**CHALLENGE**: Print the entire listing. Each line must match the original exactly.
• • • •
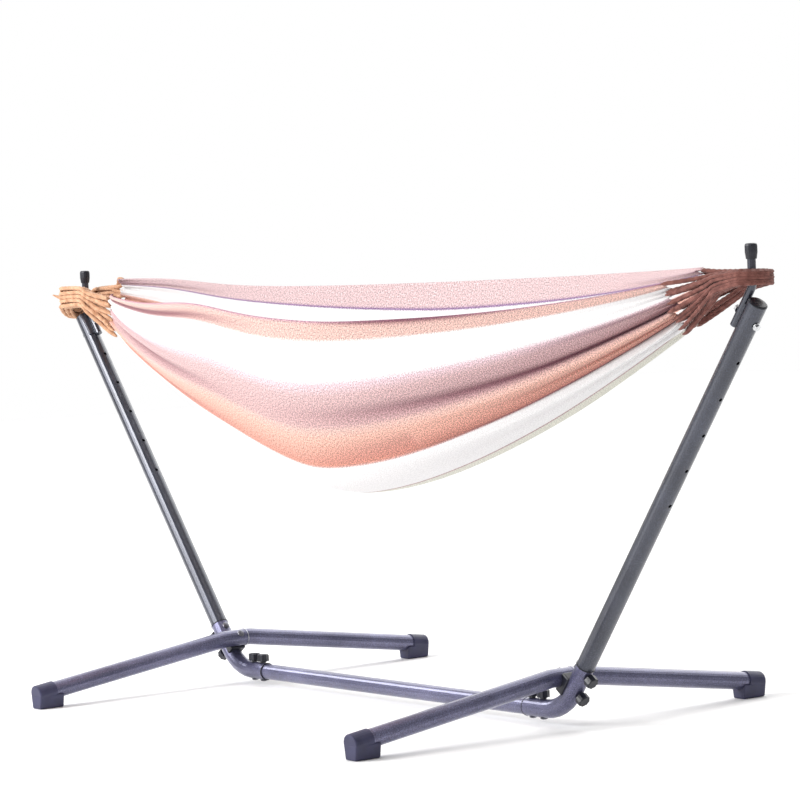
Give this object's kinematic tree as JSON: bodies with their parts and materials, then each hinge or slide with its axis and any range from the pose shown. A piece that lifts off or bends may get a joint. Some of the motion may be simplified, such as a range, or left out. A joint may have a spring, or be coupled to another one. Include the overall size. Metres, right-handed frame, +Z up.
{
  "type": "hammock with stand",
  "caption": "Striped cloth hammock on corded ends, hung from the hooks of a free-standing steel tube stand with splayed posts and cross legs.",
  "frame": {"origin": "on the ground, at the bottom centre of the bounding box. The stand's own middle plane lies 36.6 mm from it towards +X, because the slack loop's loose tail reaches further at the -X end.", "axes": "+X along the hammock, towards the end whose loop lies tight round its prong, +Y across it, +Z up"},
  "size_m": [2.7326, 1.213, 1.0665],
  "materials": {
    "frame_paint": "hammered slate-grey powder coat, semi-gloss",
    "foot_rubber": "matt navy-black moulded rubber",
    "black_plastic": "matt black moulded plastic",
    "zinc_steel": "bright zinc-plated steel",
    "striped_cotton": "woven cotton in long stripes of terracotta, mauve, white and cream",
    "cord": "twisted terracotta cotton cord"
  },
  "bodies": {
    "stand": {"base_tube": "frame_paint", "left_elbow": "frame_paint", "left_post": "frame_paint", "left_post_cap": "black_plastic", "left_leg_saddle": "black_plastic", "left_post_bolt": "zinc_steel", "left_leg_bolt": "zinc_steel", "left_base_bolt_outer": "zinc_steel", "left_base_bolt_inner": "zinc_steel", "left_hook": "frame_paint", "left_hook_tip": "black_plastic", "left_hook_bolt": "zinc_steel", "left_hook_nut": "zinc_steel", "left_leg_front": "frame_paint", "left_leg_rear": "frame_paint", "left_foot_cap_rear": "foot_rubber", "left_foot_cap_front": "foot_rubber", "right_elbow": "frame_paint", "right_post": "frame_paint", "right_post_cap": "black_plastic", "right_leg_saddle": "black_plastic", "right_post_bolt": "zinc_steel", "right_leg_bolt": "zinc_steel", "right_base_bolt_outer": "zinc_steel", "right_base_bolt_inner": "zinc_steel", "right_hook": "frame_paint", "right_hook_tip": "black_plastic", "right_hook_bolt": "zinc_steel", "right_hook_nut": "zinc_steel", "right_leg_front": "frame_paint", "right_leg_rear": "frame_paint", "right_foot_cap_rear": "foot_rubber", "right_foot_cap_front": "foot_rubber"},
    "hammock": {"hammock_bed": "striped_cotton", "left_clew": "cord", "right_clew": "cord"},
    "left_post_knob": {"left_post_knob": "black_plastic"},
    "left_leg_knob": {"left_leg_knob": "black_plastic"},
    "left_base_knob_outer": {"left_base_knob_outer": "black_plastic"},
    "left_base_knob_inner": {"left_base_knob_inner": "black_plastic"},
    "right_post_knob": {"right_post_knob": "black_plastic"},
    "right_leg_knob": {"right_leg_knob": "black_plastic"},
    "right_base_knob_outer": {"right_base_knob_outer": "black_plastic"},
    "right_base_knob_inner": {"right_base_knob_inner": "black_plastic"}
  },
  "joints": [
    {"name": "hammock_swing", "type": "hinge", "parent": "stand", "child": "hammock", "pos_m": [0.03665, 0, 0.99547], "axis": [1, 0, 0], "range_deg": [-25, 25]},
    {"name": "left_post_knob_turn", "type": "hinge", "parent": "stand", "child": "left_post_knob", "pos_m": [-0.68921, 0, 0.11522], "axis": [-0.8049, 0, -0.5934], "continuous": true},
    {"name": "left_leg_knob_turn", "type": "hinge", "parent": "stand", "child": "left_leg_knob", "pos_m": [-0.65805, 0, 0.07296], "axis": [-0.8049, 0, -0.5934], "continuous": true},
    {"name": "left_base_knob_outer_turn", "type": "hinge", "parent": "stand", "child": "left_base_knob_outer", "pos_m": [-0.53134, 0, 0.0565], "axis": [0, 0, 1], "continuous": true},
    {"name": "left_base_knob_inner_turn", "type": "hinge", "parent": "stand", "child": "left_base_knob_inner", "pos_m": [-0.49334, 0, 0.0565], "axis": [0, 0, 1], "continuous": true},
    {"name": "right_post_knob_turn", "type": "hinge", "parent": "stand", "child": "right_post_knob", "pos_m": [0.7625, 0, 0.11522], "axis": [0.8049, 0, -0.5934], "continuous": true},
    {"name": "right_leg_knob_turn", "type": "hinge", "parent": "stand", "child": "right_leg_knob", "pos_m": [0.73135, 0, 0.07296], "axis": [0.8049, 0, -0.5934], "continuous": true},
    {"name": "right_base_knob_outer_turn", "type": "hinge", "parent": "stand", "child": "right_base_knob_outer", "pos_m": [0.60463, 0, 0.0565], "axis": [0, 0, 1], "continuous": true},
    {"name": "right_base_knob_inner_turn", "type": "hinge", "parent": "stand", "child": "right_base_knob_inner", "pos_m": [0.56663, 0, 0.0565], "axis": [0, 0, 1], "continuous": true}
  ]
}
• • • •
**TASK SOLUTION**:
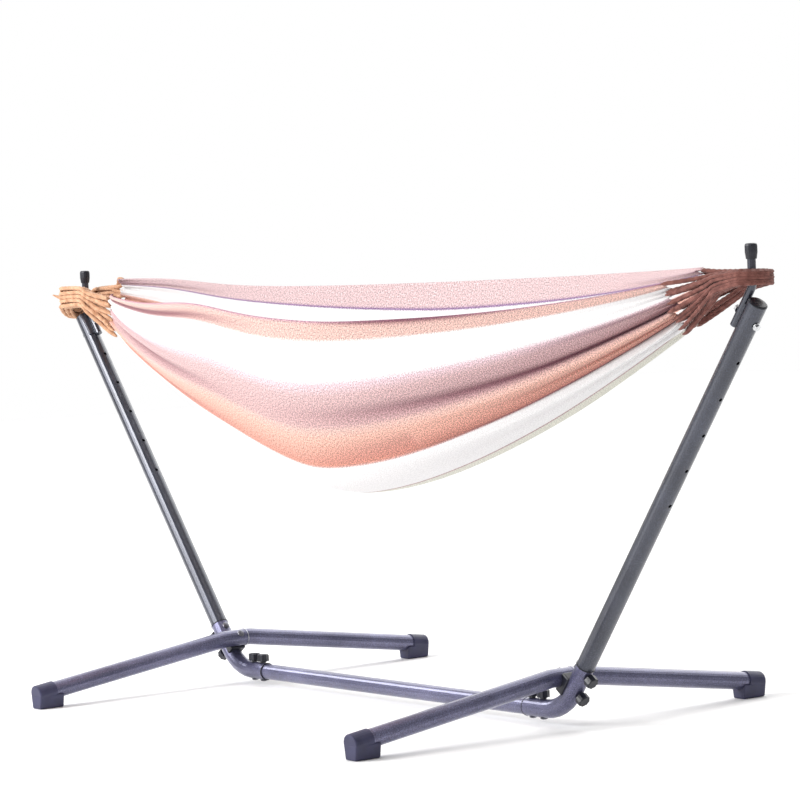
Give this object's kinematic tree as JSON: bodies with their parts and materials, then each hinge or slide with its axis and any range from the pose shown. A piece that lifts off or bends may get a joint. Some of the motion may be simplified, such as a range, or left out. A joint may have a spring, or be coupled to another one. Include the overall size. Metres, right-handed frame, +Z up.
{
  "type": "hammock with stand",
  "caption": "Striped cloth hammock on corded ends, hung from the hooks of a free-standing steel tube stand with splayed posts and cross legs.",
  "frame": {"origin": "on the ground, at the bottom centre of the bounding box. The stand's own middle plane lies 36.6 mm from it towards +X, because the slack loop's loose tail reaches further at the -X end.", "axes": "+X along the hammock, towards the end whose loop lies tight round its prong, +Y across it, +Z up"},
  "size_m": [2.7326, 1.213, 1.0665],
  "materials": {
    "frame_paint": "hammered slate-grey powder coat, semi-gloss",
    "foot_rubber": "matt navy-black moulded rubber",
    "black_plastic": "matt black moulded plastic",
    "zinc_steel": "bright zinc-plated steel",
    "striped_cotton": "woven cotton in long stripes of terracotta, mauve, white and cream",
    "cord": "twisted terracotta cotton cord"
  },
  "bodies": {
    "stand": {"base_tube": "frame_paint", "left_elbow": "frame_paint", "left_post": "frame_paint", "left_post_cap": "black_plastic", "left_leg_saddle": "black_plastic", "left_post_bolt": "zinc_steel", "left_leg_bolt": "zinc_steel", "left_base_bolt_outer": "zinc_steel", "left_base_bolt_inner": "zinc_steel", "left_hook": "frame_paint", "left_hook_tip": "black_plastic", "left_hook_bolt": "zinc_steel", "left_hook_nut": "zinc_steel", "left_leg_front": "frame_paint", "left_leg_rear": "frame_paint", "left_foot_cap_rear": "foot_rubber", "left_foot_cap_front": "foot_rubber", "right_elbow": "frame_paint", "right_post": "frame_paint", "right_post_cap": "black_plastic", "right_leg_saddle": "black_plastic", "right_post_bolt": "zinc_steel", "right_leg_bolt": "zinc_steel", "right_base_bolt_outer": "zinc_steel", "right_base_bolt_inner": "zinc_steel", "right_hook": "frame_paint", "right_hook_tip": "black_plastic", "right_hook_bolt": "zinc_steel", "right_hook_nut": "zinc_steel", "right_leg_front": "frame_paint", "right_leg_rear": "frame_paint", "right_foot_cap_rear": "foot_rubber", "right_foot_cap_front": "foot_rubber"},
    "hammock": {"hammock_bed": "striped_cotton", "left_clew": "cord", "right_clew": "cord"},
    "left_post_knob": {"left_post_knob": "black_plastic"},
    "left_leg_knob": {"left_leg_knob": "black_plastic"},
    "left_base_knob_outer": {"left_base_knob_outer": "black_plastic"},
    "left_base_knob_inner": {"left_base_knob_inner": "black_plastic"},
    "right_post_knob": {"right_post_knob": "black_plastic"},
    "right_leg_knob": {"right_leg_knob": "black_plastic"},
    "right_base_knob_outer": {"right_base_knob_outer": "black_plastic"},
    "right_base_knob_inner": {"right_base_knob_inner": "black_plastic"}
  },
  "joints": [
    {"name": "hammock_swing", "type": "hinge", "parent": "stand", "child": "hammock", "pos_m": [0.03665, 0, 0.99547], "axis": [1, 0, 0], "range_deg": [-25, 25]},
    {"name": "left_post_knob_turn", "type": "hinge", "parent": "stand", "child": "left_post_knob", "pos_m": [-0.68921, 0, 0.11522], "axis": [-0.8049, 0, -0.5934], "continuous": true},
    {"name": "left_leg_knob_turn", "type": "hinge", "parent": "stand", "child": "left_leg_knob", "pos_m": [-0.65805, 0, 0.07296], "axis": [-0.8049, 0, -0.5934], "continuous": true},
    {"name": "left_base_knob_outer_turn", "type": "hinge", "parent": "stand", "child": "left_base_knob_outer", "pos_m": [-0.53134, 0, 0.0565], "axis": [0, 0, 1], "continuous": true},
    {"name": "left_base_knob_inner_turn", "type": "hinge", "parent": "stand", "child": "left_base_knob_inner", "pos_m": [-0.49334, 0, 0.0565], "axis": [0, 0, 1], "continuous": true},
    {"name": "right_post_knob_turn", "type": "hinge", "parent": "stand", "child": "right_post_knob", "pos_m": [0.7625, 0, 0.11522], "axis": [0.8049, 0, -0.5934], "continuous": true},
    {"name": "right_leg_knob_turn", "type": "hinge", "parent": "stand", "child": "right_leg_knob", "pos_m": [0.73135, 0, 0.07296], "axis": [0.8049, 0, -0.5934], "continuous": true},
    {"name": "right_base_knob_outer_turn", "type": "hinge", "parent": "stand", "child": "right_base_knob_outer", "pos_m": [0.60463, 0, 0.0565], "axis": [0, 0, 1], "continuous": true},
    {"name": "right_base_knob_inner_turn", "type": "hinge", "parent": "stand", "child": "right_base_knob_inner", "pos_m": [0.56663, 0, 0.0565], "axis": [0, 0, 1], "continuous": true}
  ]
}